Thanks @wonder95 for the review. I regularly use this function on many sites and still think it would be a useful addition to this module.

I didn't mention when I submitted the patch but it is also possible to index any entity by passing in an entity_type parameter, for example:

   drush solr-index-entity --entity_type=my_custom_entity 5

If omitted, the default entity_type is node.

RoySegall’s picture

This thing need some shaping up and i'll explain:
1. As i can see it the functionality need be more API since the function for re-index can be used outside of drush context. For example when updating a node to un-published and then run a search in the site that node will appear in the results. What i need to do is use the index function for that node and he will be gone from the search.
2. In search API there is an option for index a content after it's created - we can use this to add that option from the UI(can be done in another patch)
3. This is the most important - testing. I can't see a way to write test for this functionality when it's happens in a drush context. Not something i aware of.

RoySegall’s picture

I tested this one and it did not updated for me a specific node. Maybe i'm missing something. I'm uploading a patch with my progress.

Status: Needs review » Needs work

The last submitted patch, 6: apachesolr-drush_index_specific_entity-2197185-6.patch, failed testing.

pvhee’s picture

That's a very useful extension to debug single nodes indeed. It somehow always returned "Solr didn't like that document" but the solr documents were submitted fine.

amontero’s picture

amontero’s picture

Both #1 & #6 patches have the same performance issue that user escuriola found at #2623562: Avoid clearing all node cache when entity_load .

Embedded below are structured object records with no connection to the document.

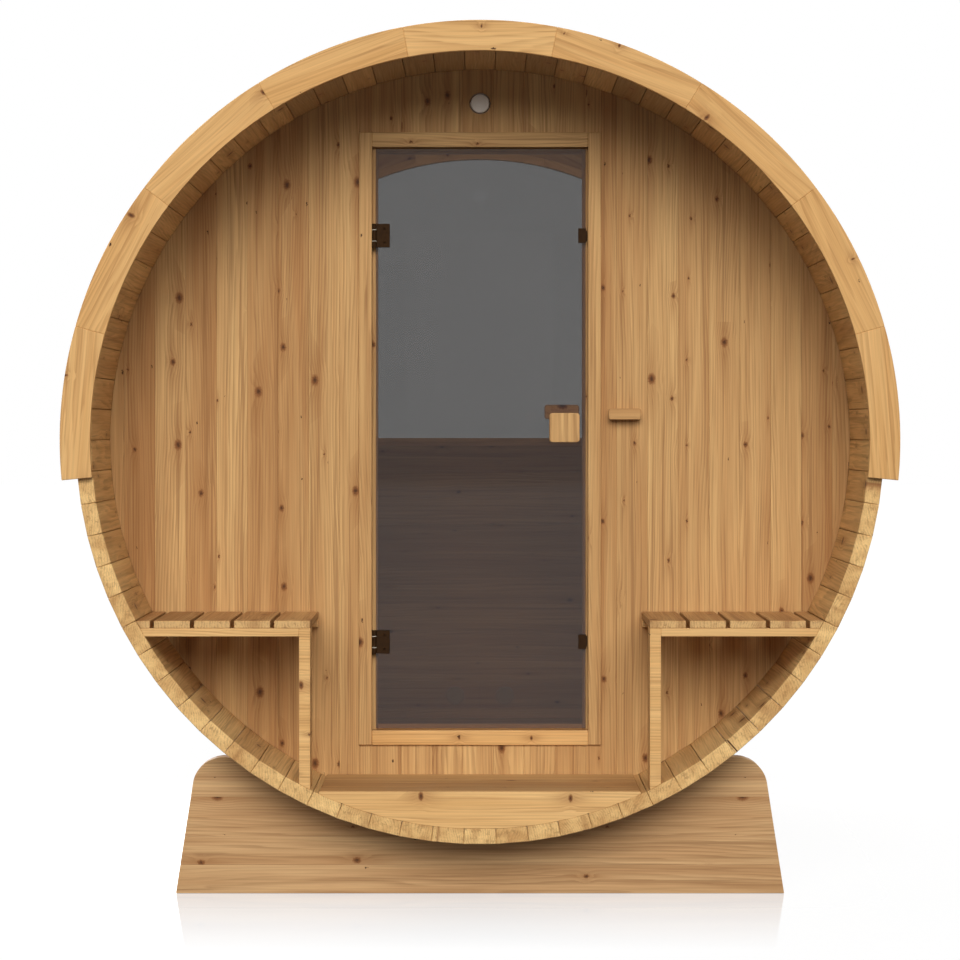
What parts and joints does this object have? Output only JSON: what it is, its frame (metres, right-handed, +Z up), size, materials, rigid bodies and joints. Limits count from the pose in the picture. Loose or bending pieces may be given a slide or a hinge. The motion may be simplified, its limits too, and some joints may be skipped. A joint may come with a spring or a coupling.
{
  "type": "barrel sauna",
  "caption": "Barrel sauna of flat staves on two cradles, with an open porch with slatted benches, a hinged glass door, a half-moon rear window and a boarded roof.",
  "frame": {"origin": "on the ground under the middle of the barrel", "axes": "+Z up; the door and porch face -Y; +X is to the right of someone facing the door; the barrel lies along Y"},
  "size_m": [2.1778, 2.2, 2.2888],
  "materials": {
    "pine": "planed and oiled knotty pine",
    "pale_pine": "planed and oiled pale pine",
    "shaded_pine": "planed and oiled pine",
    "tinted_glass": "bronze-grey tinted toughened glass",
    "bronzed_metal": "dark bronze lacquer",
    "galvanised_steel": "galvanised",
    "washer_plastic": "white nylon",
    "vent_plastic": "pale beige"
  },
  "bodies": {
    "barrel": {"front_cradle": "shaded_pine", "rear_cradle": "shaded_pine", "staves_bottom": "pine", "staves_lower_right": "pine", "staves_upper_right": "pine", "staves_top": "pine", "staves_upper_left": "pine", "staves_lower_left": "pine", "steel_bands": "galvanised_steel", "roof_left_low": "pine", "roof_left_high": "pine", "roof_right_high": "pine", "roof_right_low": "pine", "roof_ribs": "shaded_pine", "front_fascia": "pale_pine", "rear_fascia": "pale_pine", "front_wall_left": "pine", "front_wall_right": "pine", "front_wall_over_door": "pine", "front_wall_under_door": "pine", "door_jamb_left": "pine", "door_jamb_right": "pine", "door_head": "pine", "door_sill": "pine", "hinge_brackets": "bronzed_metal", "hinge_washers": "washer_plastic", "door_magnets": "bronzed_metal", "porch_floor": "pine", "floor_apron": "pale_pine", "cabin_floor": "pine", "left_bench_slats": "pine", "right_bench_slats": "pine", "bench_rails": "pale_pine", "bench_posts": "pale_pine", "rear_wall_lower": "pine", "rear_wall_arch": "pine", "rear_window_frame": "pine", "rear_window_glass": "tinted_glass", "front_vent": "vent_plastic", "rear_vents": "vent_plastic", "wall_block": "pale_pine"},
    "door": {"door_glass": "tinted_glass", "outer_handle": "pale_pine", "inner_handle": "pine", "strike_plates": "bronzed_metal", "hinge_clamps": "bronzed_metal"}
  },
  "joints": [
    {"name": "door_hinge", "type": "hinge", "parent": "barrel", "child": "door", "pos_m": [-0.2884, -0.6785, 1.2], "axis": [0, 0, -1], "range_deg": [0, 100]}
  ]
}
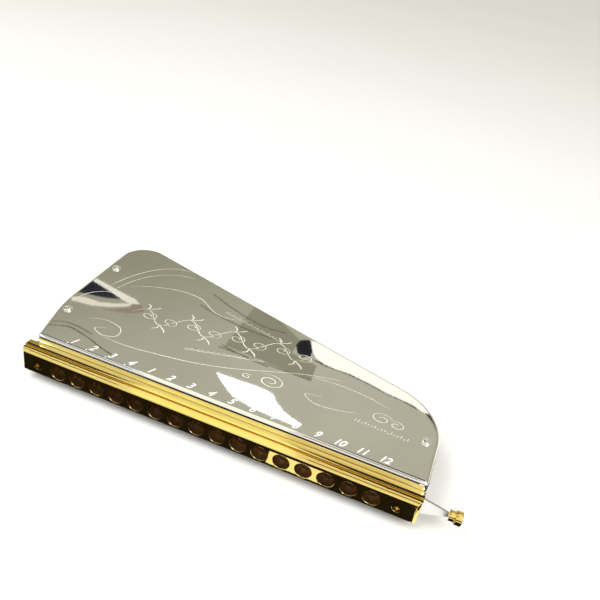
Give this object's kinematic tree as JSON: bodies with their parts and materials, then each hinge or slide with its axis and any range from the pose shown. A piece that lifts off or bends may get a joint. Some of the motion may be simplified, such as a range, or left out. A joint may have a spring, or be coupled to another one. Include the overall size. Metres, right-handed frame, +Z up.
{
  "type": "harmonica",
  "caption": "Slide chromatic harmonica with a tapered deep body, rounded mouthpiece, sprung slide button and tandem reeds.",
  "frame": {"origin": "on the flat underside of the bottom cover, straight below the middle of the row of mouth holes and 6 mm behind the comb's front face", "axes": "+X along the row of holes towards the high notes and the slide button, +Y from the player to the back of the covers, +Z up through the thickness"},
  "size_m": [0.212, 0.1063, 0.0231],
  "materials": {
    "comb_plastic": "black moulded ABS, satin",
    "plate_brass": "milled brass plate",
    "reed_brass": "filed phosphor bronze reeds",
    "valve_film": "thin translucent polyester film",
    "cover_chrome": "mirror-polished chrome plate, finely engraved",
    "screw_steel": "bright nickel-plated screws",
    "gold_plate": "polished gold plate",
    "steel": "rolled stainless steel",
    "bumper_rubber": "black silicone rubber"
  },
  "bodies": {
    "harmonica_body": {"comb": "comb_plastic", "upper_reed_plate": "plate_brass", "lower_reed_plate": "plate_brass", "upper_plate_screws": "steel", "lower_plate_screws": "steel", "upper_draw_reeds": "reed_brass", "upper_blow_reeds": "reed_brass", "lower_draw_reeds": "reed_brass", "lower_blow_reeds": "reed_brass", "upper_draw_valves": "valve_film", "upper_blow_valves": "valve_film", "lower_draw_valves": "valve_film", "lower_blow_valves": "valve_film", "top_cover": "cover_chrome", "bottom_cover": "cover_chrome", "cover_screws": "screw_steel", "cover_nuts": "screw_steel", "mouthpiece": "gold_plate", "mouthpiece_screws": "gold_plate", "slide_back_plate": "steel", "slide_housing": "steel", "slide_bumper": "bumper_rubber", "slide_spring": "steel"},
    "slide_and_button": {"slide": "steel", "slide_button": "gold_plate"}
  },
  "joints": [
    {"name": "slide_press", "type": "slide", "parent": "harmonica_body", "child": "slide_and_button", "axis": [-1, 0, 0], "range_m": [0, 0.005], "stiffness_N_per_m": 250, "springref_m": -0.006, "deforming": ["slide_spring"]}
  ]
}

Attached is a reroll of #6, applying the same solution as described in the above linked issue.

The patch interdiff:

133c122
< +  $entities = entity_load_unchanged($entity_type, array($entity_id));
---
> +  $entities = entity_load($entity_type, array($entity_id), array(), TRUE);
206,208d194

Also, notice that the alternative solution in #1816462: Possible to instantly index an entity / node? does takes this in account.

wonder95’s picture

Attached is a re-rolled patch that fixes two problems with the previous patch:

  1. Fixes call to entity_load_unchanged() to pass $entity_id by itself, not in an array.
  2. Gets rid of reset() call on returned entity object, since entity_load_unchanged() does that on its last line.
amontero’s picture

Status: Needs review » Needs work

Good call. Didn't noticed that entity_load_unchanged() works on a single entity.
I like also the environment check. However, shouldn't we check for Solr readiness before the document sending?

amontero’s picture

@RoySeagall: Reviewing the code, I see that the apachesolr_entity_index() function you've added is not used anywhere for the Drush command. I'm 100% in for such a function, since I would benefit from it from my code. However, I think it should be addressed separately. I propose you to open a new issue to address it without the Drush specifics. Later, we could update the Drush command in the present issue to use the new API function. Additionally this would ease module maintainer's reviewing. Afterwards/simultaneously/previously we can work in the code within this issue here to get something useful sooner. Anyway, it will be useful later for extracting a separate API function as you propose. Does it makes sense?

@wonder95: Checking the SO thread you linked in #2, I see there is a recent answer. Did it solved the XDebug issue? Does the comment in #2 still stands?

I'm still figuring out the module's way of sending entities to Solr to compare it with the current patch to make sure we don't leave anything out. We're using code from this issue already in production and nothing broke, but would like to have it polished, reviewed and commited.